Sogni visionari di un paesologo postmetafisico.
di mauro orlando
Fare una esperienza della paesologia non significa passarla necessariamente nell’imbuto della filosofia. Significa piuttosto sfruttare una occasione di ripensare la stessa filosofia, la consistenza e la pretesa autonomia dei suoi principi, i limiti entro i quali essa si è perimetrata in quanto sapere universale e necessario, per provare a metterli in crisi lanciandogli un “guanto di sfida” di pensiero percettivo-poetante al suo pensiero solo logico-formale. Fare questo non significa però, certo, abbandonare la filosofia come statuto di curiosità e di dubbio. Ciò che si rende così disponibile, al contrario, è un movimento di andata e ritorno tra il suo interno e il suo esterno; un esterno fatto di processi, pratiche, conflitti, sui quali si misurano, qualora la filosofia sappia raccoglierne la sfida, il suo passo e la sua capacità di tenuta.Una “esperienza paesologica” nella pratica e nella prospettiva di “un sapere arreso” non nel senso debole o liquido , può essere praticata e pensata come ricerca esistenziale e contemporaneamente come possibile destabilizzatore e falsificatore radicale dello statuto della filosofia come sapere-potere.
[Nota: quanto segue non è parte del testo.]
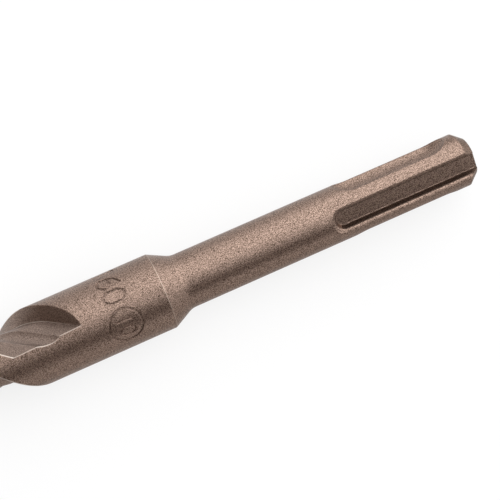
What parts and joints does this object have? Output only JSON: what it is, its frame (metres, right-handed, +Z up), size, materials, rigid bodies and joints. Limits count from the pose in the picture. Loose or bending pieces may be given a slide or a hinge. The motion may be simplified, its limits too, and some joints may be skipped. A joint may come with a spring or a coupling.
{
  "type": "sds plus drill bit",
  "caption": "Hammer drill bit with a grooved quick-change shank, stepped round body, twin spiral flutes and a brazed carbide cutting plate.",
  "frame": {"origin": "on the ground under the middle of the bit as it lies on its side", "axes": "+X along the bit towards the shank's end, so the cutting tip is at -X; +Z up; the carbide plate lies level, in the XY plane"},
  "size_m": [0.16, 0.016, 0.0139],
  "materials": {
    "blasted_steel": "sand-blasted, warm grey-brown",
    "carbide": "ground, satin grey",
    "braze": "satin"
  },
  "bodies": {
    "root": {"drill_body": "blasted_steel", "carbide_plate": "carbide", "braze_seam": "braze"}
  },
  "joints": []
}
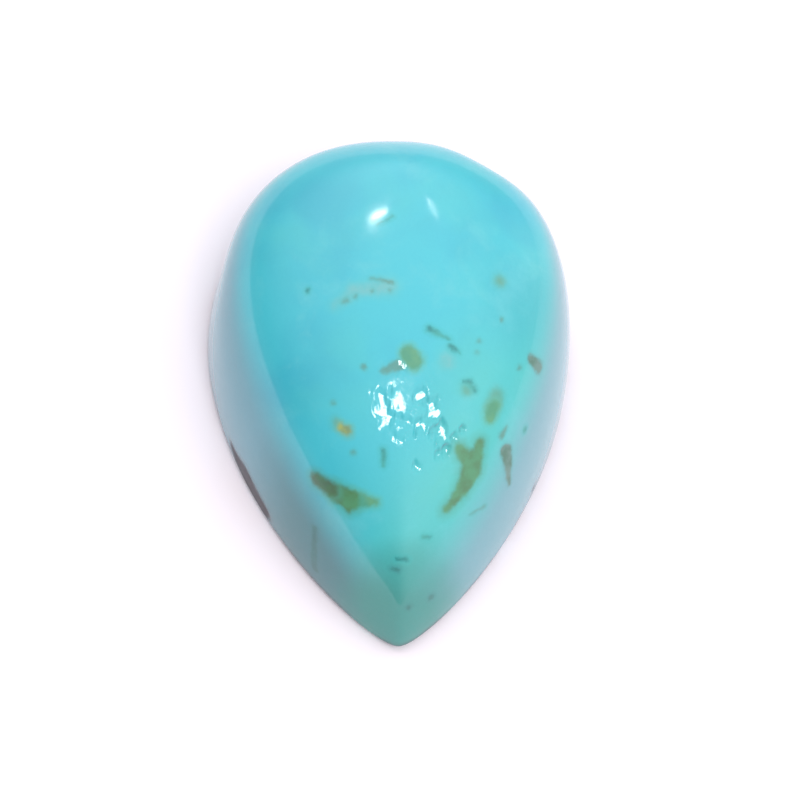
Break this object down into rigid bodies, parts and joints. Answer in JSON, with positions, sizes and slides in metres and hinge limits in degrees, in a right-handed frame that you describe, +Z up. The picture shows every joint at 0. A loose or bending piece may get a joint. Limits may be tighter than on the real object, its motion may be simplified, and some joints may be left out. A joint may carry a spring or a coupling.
{
  "type": "turquoise pear cabochon",
  "caption": "Polished turquoise stone, a high-domed pear cabochon with steep walls, a ridge at the pointed end and a flat ground base that it rests on.",
  "frame": {"origin": "middle of the flat base, on the surface that the stone rests on", "axes": "+Y from the pointed end to the round end, +Z up through the dome, +X across the width"},
  "size_m": [0.01, 0.0132, 0.0064],
  "materials": {
    "turquoise": "polished turquoise, blue with greener clouds and olive to brown matrix flecks, base ground matt"
  },
  "bodies": {
    "root": {"turquoise_cabochon": "turquoise"}
  },
  "joints": []
}
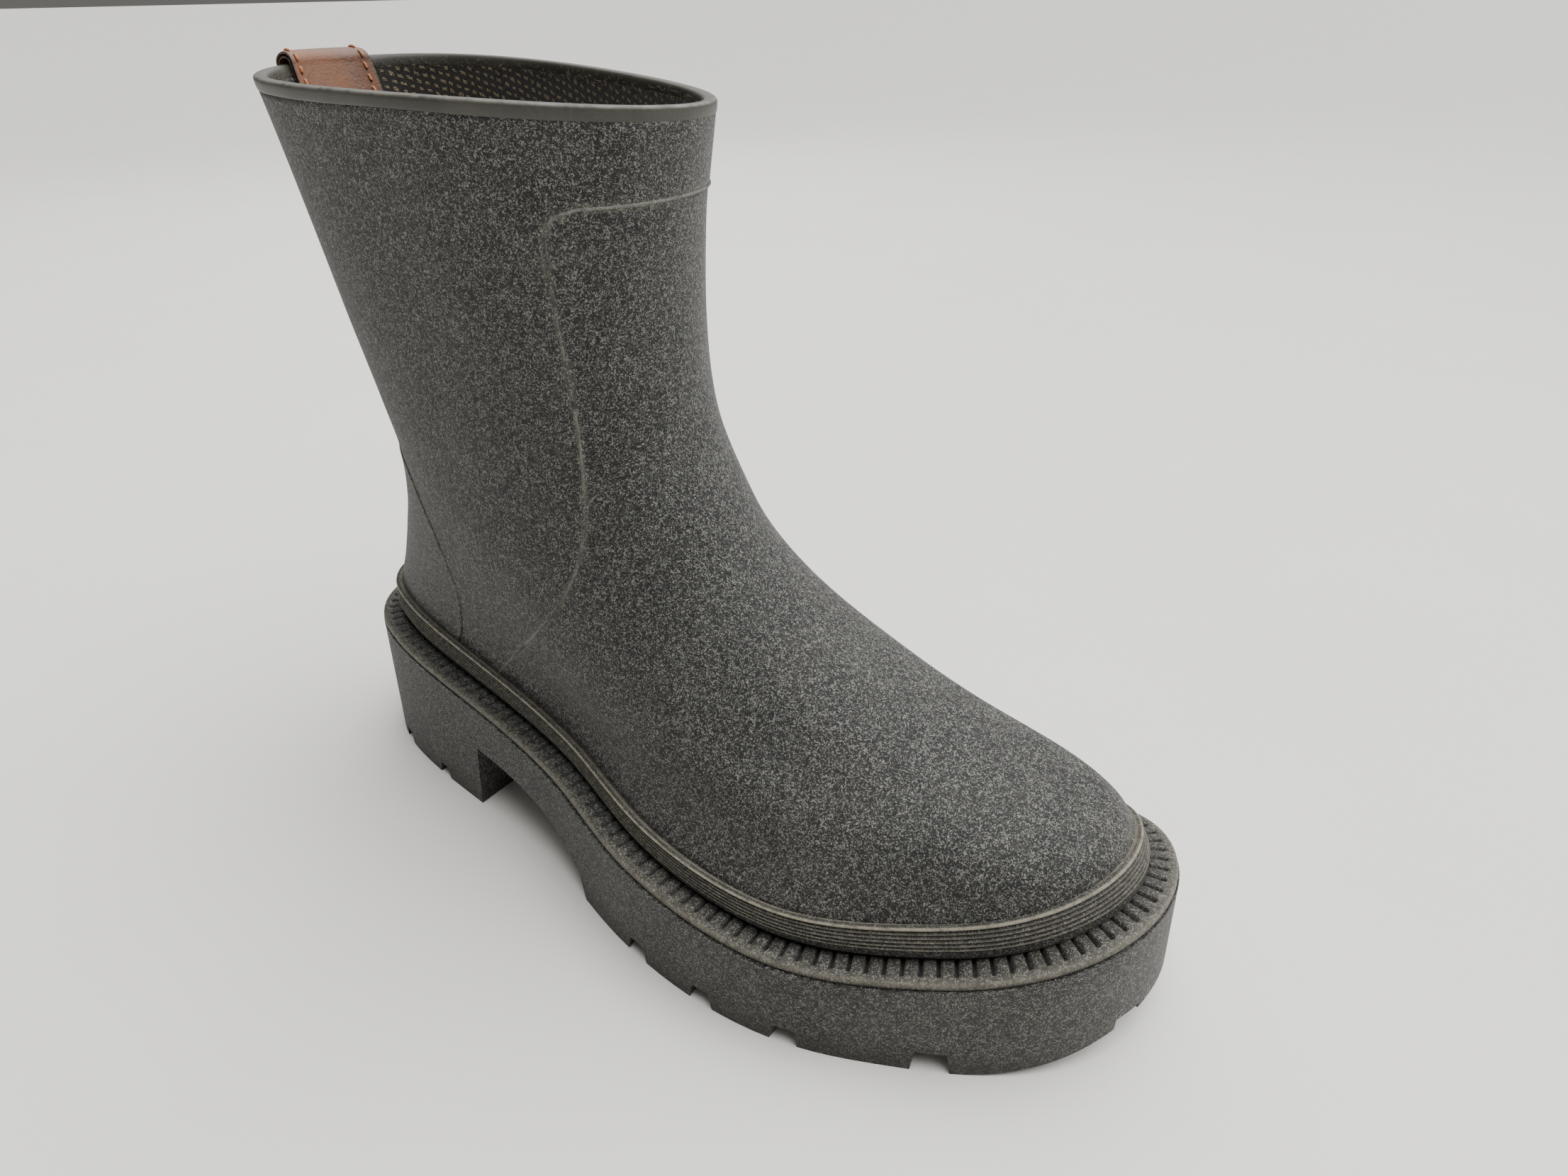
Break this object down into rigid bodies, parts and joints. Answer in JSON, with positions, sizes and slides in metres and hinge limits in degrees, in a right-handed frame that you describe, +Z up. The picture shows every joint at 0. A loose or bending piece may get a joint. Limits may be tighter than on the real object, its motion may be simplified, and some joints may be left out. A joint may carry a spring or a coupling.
{
  "type": "deck boot",
  "caption": "Ankle-height slip-on rubber deck boot for the right foot: thick lug sole with heel block, serrated welt, ribbed foxing, knit lining, lifting footbed and a leather pull loop.",
  "frame": {"origin": "middle of the boot's outer box, on the ground it stands on", "axes": "+Z up, +X towards the toe, +Y towards the inner side of the foot, so the outer side faces -Y"},
  "size_m": [0.3058, 0.1158, 0.2375],
  "materials": {
    "sole_rubber": "moulded dark grey rubber with a light speckle, matte",
    "welt_rubber": "smooth dark grey rubber, matte",
    "foxing_rubber": "ribbed dark grey rubber, scuffed edges",
    "upper_rubber": "dark grey rubber covered in fine light flecks, matte",
    "counter_rubber": "dark grey rubber, finer flecks",
    "band_rubber": "smooth grey-green rubber",
    "lining_knit": "black twill knit with olive flecks, brushed",
    "loop_leather": "tan vegetable leather, burnished edges",
    "loop_thread": "orange-tan waxed thread",
    "footbed_foam": "black open-cell foam",
    "footbed_cloth": "dark grey cloth",
    "cork_filler": "pressed cork granulate",
    "fibre_board": "pressed fibre board",
    "stiffener_fibre": "off-white thermoplastic fibre sheet",
    "shank_steel": "spring steel strip",
    "heel_core_plastic": "grey cellular plastic"
  },
  "bodies": {
    "boot": {"outsole": "sole_rubber", "midsole_filler": "cork_filler", "shank": "shank_steel", "heel_core": "heel_core_plastic", "top_band": "band_rubber", "instep_panel": "upper_rubber", "leg_panel": "upper_rubber", "heel_counter": "counter_rubber", "serrated_welt": "welt_rubber", "foxing_band": "foxing_rubber", "insole_board": "fibre_board", "toe_puff": "stiffener_fibre", "counter_stiffener": "stiffener_fibre", "lining": "lining_knit", "footbed_front": "footbed_foam", "footbed_cover_front": "footbed_cloth", "pull_loop": "loop_leather", "pull_loop_backing": "loop_leather", "loop_edge_stitching": "loop_thread", "loop_anchor_stitching": "loop_thread"},
    "footbed_heel": {"footbed_rear": "footbed_foam", "footbed_cover_rear": "footbed_cloth"}
  },
  "joints": [
    {"name": "footbed_lift", "type": "hinge", "parent": "boot", "child": "footbed_heel", "pos_m": [0.01682, 0.00735, 0.0398], "axis": [0, 1, 0], "range_deg": [0, 30]}
  ]
}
Una esperienza legata alla categoria della provvisorietà e inoperosità che ci offre un esempio, uno dei più radicali, di un’autentica attività “politèìa-politica” della filosofia che non vuole costruire “polis” con fossati ma “comunità” con sentieri in entrata ed uscita. Una politica di una “ filosofia paesologica” in grado di spezzare l’inerzia di una tradizione, quella della filosofia politica moderna in particolare, e la separazione tra prassi e teoria ….logos e mithos….logos e poiesis.